Output the data below in full, byte for byte. Nothing may differ.
-------- SUPPLIED DATA --------
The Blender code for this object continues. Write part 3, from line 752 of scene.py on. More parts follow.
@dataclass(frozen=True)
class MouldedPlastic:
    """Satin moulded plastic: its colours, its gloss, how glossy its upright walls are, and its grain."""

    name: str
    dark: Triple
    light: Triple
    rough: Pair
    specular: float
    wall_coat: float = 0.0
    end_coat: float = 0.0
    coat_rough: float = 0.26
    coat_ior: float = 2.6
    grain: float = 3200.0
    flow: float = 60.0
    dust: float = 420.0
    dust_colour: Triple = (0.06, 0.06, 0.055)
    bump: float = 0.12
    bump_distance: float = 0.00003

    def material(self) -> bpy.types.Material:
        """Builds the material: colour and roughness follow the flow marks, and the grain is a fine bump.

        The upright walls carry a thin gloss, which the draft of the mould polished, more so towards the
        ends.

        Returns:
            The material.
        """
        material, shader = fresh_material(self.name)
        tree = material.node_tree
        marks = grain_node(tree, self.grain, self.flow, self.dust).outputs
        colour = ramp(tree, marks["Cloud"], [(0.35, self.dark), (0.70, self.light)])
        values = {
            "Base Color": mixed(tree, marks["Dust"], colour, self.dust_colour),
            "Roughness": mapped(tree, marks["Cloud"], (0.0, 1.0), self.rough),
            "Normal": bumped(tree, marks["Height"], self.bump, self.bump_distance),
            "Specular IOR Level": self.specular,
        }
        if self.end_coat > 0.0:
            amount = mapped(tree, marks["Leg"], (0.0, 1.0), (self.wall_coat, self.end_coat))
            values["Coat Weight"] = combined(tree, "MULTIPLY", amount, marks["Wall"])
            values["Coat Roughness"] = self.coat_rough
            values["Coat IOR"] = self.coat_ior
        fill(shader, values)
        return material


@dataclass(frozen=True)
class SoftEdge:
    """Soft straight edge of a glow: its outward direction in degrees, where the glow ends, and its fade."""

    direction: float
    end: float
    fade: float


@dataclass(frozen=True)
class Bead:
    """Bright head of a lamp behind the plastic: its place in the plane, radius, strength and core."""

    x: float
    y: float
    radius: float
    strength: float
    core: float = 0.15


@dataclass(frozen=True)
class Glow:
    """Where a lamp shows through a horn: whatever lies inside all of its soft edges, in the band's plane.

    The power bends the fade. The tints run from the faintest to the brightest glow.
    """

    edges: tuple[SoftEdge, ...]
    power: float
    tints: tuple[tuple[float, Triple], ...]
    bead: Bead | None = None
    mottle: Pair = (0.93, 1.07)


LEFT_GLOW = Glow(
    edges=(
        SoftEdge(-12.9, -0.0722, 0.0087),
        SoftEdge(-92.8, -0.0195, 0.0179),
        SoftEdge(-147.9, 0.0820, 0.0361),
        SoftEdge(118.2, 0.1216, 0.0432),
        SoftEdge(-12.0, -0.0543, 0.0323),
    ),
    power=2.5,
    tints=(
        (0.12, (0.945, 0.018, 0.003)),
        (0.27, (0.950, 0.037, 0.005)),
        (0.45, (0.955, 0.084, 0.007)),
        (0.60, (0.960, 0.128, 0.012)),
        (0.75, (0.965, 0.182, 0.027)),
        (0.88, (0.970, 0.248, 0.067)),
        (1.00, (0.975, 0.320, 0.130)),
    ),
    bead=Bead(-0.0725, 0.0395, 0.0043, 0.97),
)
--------
**CORRECT ANSWER**
The Blender code for this object continues. Write part 3, from line 752 of scene.py on. More parts follow.
@dataclass(frozen=True)
class MouldedPlastic:
    """Satin moulded plastic: its colours, its gloss, how glossy its upright walls are, and its grain."""

    name: str
    dark: Triple
    light: Triple
    rough: Pair
    specular: float
    wall_coat: float = 0.0
    end_coat: float = 0.0
    coat_rough: float = 0.26
    coat_ior: float = 2.6
    grain: float = 3200.0
    flow: float = 60.0
    dust: float = 420.0
    dust_colour: Triple = (0.06, 0.06, 0.055)
    bump: float = 0.12
    bump_distance: float = 0.00003

    def material(self) -> bpy.types.Material:
        """Builds the material: colour and roughness follow the flow marks, and the grain is a fine bump.

        The upright walls carry a thin gloss, which the draft of the mould polished, more so towards the
        ends.

        Returns:
            The material.
        """
        material, shader = fresh_material(self.name)
        tree = material.node_tree
        marks = grain_node(tree, self.grain, self.flow, self.dust).outputs
        colour = ramp(tree, marks["Cloud"], [(0.35, self.dark), (0.70, self.light)])
        values = {
            "Base Color": mixed(tree, marks["Dust"], colour, self.dust_colour),
            "Roughness": mapped(tree, marks["Cloud"], (0.0, 1.0), self.rough),
            "Normal": bumped(tree, marks["Height"], self.bump, self.bump_distance),
            "Specular IOR Level": self.specular,
        }
        if self.end_coat > 0.0:
            amount = mapped(tree, marks["Leg"], (0.0, 1.0), (self.wall_coat, self.end_coat))
            values["Coat Weight"] = combined(tree, "MULTIPLY", amount, marks["Wall"])
            values["Coat Roughness"] = self.coat_rough
            values["Coat IOR"] = self.coat_ior
        fill(shader, values)
        return material


@dataclass(frozen=True)
class SoftEdge:
    """Soft straight edge of a glow: its outward direction in degrees, where the glow ends, and its fade."""

    direction: float
    end: float
    fade: float


@dataclass(frozen=True)
class Bead:
    """Bright head of a lamp behind the plastic: its place in the plane, radius, strength and core."""

    x: float
    y: float
    radius: float
    strength: float
    core: float = 0.15


@dataclass(frozen=True)
class Glow:
    """Where a lamp shows through a horn: whatever lies inside all of its soft edges, in the band's plane.

    The power bends the fade. The tints run from the faintest to the brightest glow.
    """

    edges: tuple[SoftEdge, ...]
    power: float
    tints: tuple[tuple[float, Triple], ...]
    bead: Bead | None = None
    mottle: Pair = (0.93, 1.07)


LEFT_GLOW = Glow(
    edges=(
        SoftEdge(-12.9, -0.0722, 0.0087),
        SoftEdge(-92.8, -0.0195, 0.0179),
        SoftEdge(-147.9, 0.0820, 0.0361),
        SoftEdge(118.2, 0.1216, 0.0432),
        SoftEdge(-12.0, -0.0543, 0.0323),
    ),
    power=2.5,
    tints=(
        (0.12, (0.945, 0.018, 0.003)),
        (0.27, (0.950, 0.037, 0.005)),
        (0.45, (0.955, 0.084, 0.007)),
        (0.60, (0.960, 0.128, 0.012)),
        (0.75, (0.965, 0.182, 0.027)),
        (0.88, (0.970, 0.248, 0.067)),
        (1.00, (0.975, 0.320, 0.130)),
    ),
    bead=Bead(-0.0725, 0.0395, 0.0043, 0.97),
)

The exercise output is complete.